Pada sisi lain, Jean – Jacquest Rousseau seorang filsuf, penulis yang hidup pasca masehi, pada era pencerahan di Eropa tahun 1712 sampai dengan 1778, dalam bukunya The Social Contract menyatakan bahwa demokrasi ideal hanya tercapai jika masyarakat mengikuti kehendak umum (general will), yakni aspirasi kolektif untuk kebaikan bersama. Namun, konsep ini kontroversial karena sering ditafsirkan sebagai pembenaran bagi tindakan otoriter. Dalam praktiknya, gagasan ini pernah digunakan untuk memaksakan kepatuhan terhadap negara atas nama kebaikan bersama, yang menimbulkan kekhawatiran terhadap kebebasan individu. Jean-Jacquest Rousseau mengomentari tentang demokrasi dengan sinis dan bernada sentimentil penuh duka cita, tercantum dalam buku “The Social Contract” (1762), di mana ia menyatakan: “Man is born free, and everywhere he is in chains.” (“Manusia dilahirkan bebas, tetapi di mana-mana ia terbelenggu.”)
Demikianlah sistem demokrasi memang bukanlah sebuah resep mujarab untuk mewujudkan cita cita dan Impian kemakmuran dan keadilan bagi sebuah negeri. Demokrasi di Indonesia ternyata telah banyak menghasilkan Koruptor.

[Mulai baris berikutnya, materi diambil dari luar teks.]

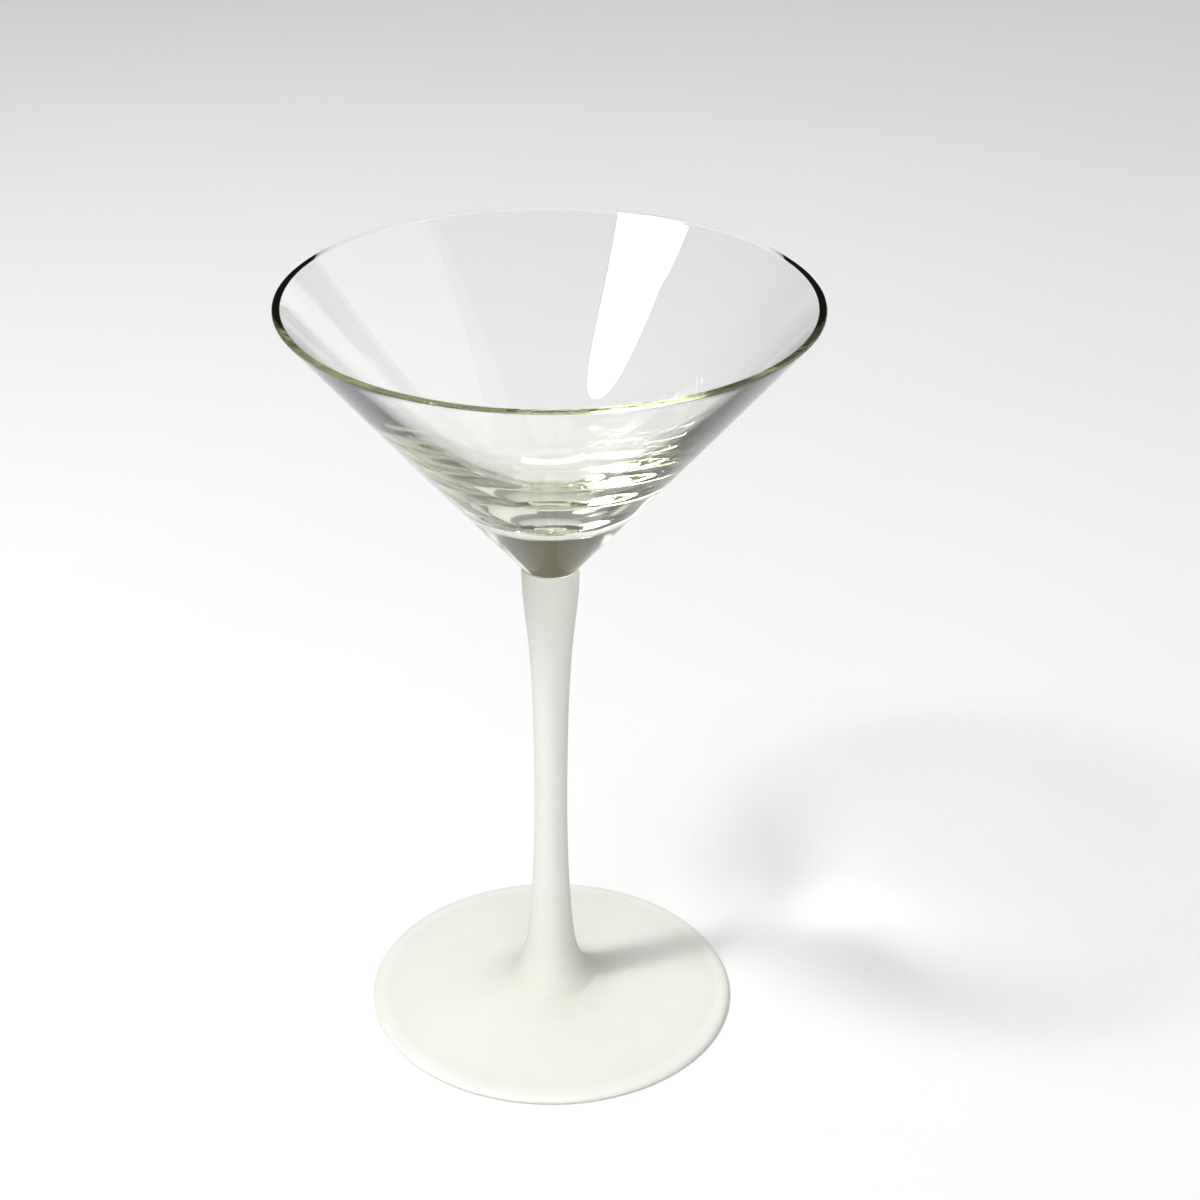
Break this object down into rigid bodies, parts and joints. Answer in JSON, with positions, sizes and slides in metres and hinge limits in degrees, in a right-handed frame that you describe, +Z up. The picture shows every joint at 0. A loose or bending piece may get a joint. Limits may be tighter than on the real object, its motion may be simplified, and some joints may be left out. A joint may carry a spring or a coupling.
{
  "type": "martini glass",
  "caption": "Stemmed cocktail glass: a wide clear conical bowl with a solid glass base, a slender waisted frosted stem and a flat round frosted foot.",
  "frame": {"origin": "centre of the foot's underside, on the surface that the glass stands on", "axes": "+Z up along the axis of the stem and the bowl; X and Y are any two directions across it, because the glass is round"},
  "size_m": [0.115, 0.115, 0.178],
  "materials": {
    "clear_glass": "clear, fire-polished, faint green tint",
    "frosted_stem_glass": "satin frosted, off-white with a faint green tint",
    "frosted_foot_glass": "satin frosted, off-white with a faint green tint"
  },
  "bodies": {
    "root": {"bowl": "clear_glass", "stem": "frosted_stem_glass", "foot": "frosted_foot_glass"}
  },
  "joints": []
}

Wifried Mbappe, ayah pemain bintang sepakbola Perancis asal Kamerun Kylian Mbappe mengatakan dengan tegas bahwa “corruption kills the dreams of a nation”
Apa boleh buat itulah demokrasi yang sarat kontrovesi, seperti apa yang dikatakan Churchil sebagai sistem yang buruk akan tetapi sekaligus sistem yang terbaik yang tersedia.
Selamat ber-demokrasi ria – Kita memang tidak berdaya, terbelengu dimana mana, padahal kita bebas saat dilahirkan seperti kata Rousseau – pemikiran yang sudah ratusan tahun berlalu.
Jakarta 27 Desember 2024
Chappy Hakim – Pusat Studi Air Power Indonesia.